Affiliation:
1. Yangtze University, China
Abstract
Student engagement with written feedback (WF) in English as a second language (ESL) / English as a foreign language (EFL) learning has been widely researched from cognitive, affective, and behavioural dimensions. Students’ textual change is taken as the only indication of their behavioural engagement with feedback. Students’ no-revision operation or their unaction is usually considered as their disengagement or lack of engagement, or excluded from the examination of students’ WF engagement. How students have possibly engaged themselves with WF before they consequently disuptake (used in the context of feedback engagement, as an opposite to “uptake”) it is hardly touched upon in most studies.

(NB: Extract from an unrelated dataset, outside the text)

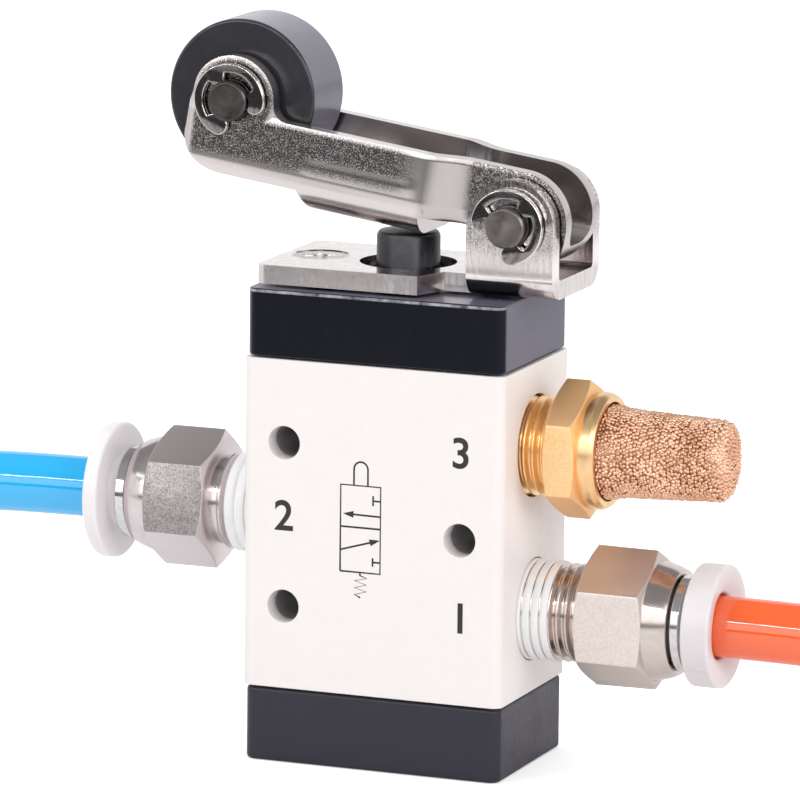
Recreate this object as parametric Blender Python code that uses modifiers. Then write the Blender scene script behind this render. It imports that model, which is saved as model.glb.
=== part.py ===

To visibilize students’ invisible engagement, we contextualized the study in a natural EFL writing class involving students’ writing and revisions after peer review and automatic writing evaluation (AWE). We used stimulated recalls and screen capturing to investigate students’ cognitive, affective and behavioural engagement with unactioned WF (hereafter UAWF). The findings show that 95.9% of the UAWF have been attended. The three participants, of different English proficiency levels, reported to have variably engaged themselves with their UAWF. Our findings also reveal feedback quality and students’ experience in using AWE system greatly influences their engagement with AWE feedback; student’s language proficiency has a stake in their engagement effectiveness; carefully designed peer review activities can make peer reviews more effective to benefit both feedback receivers and providers.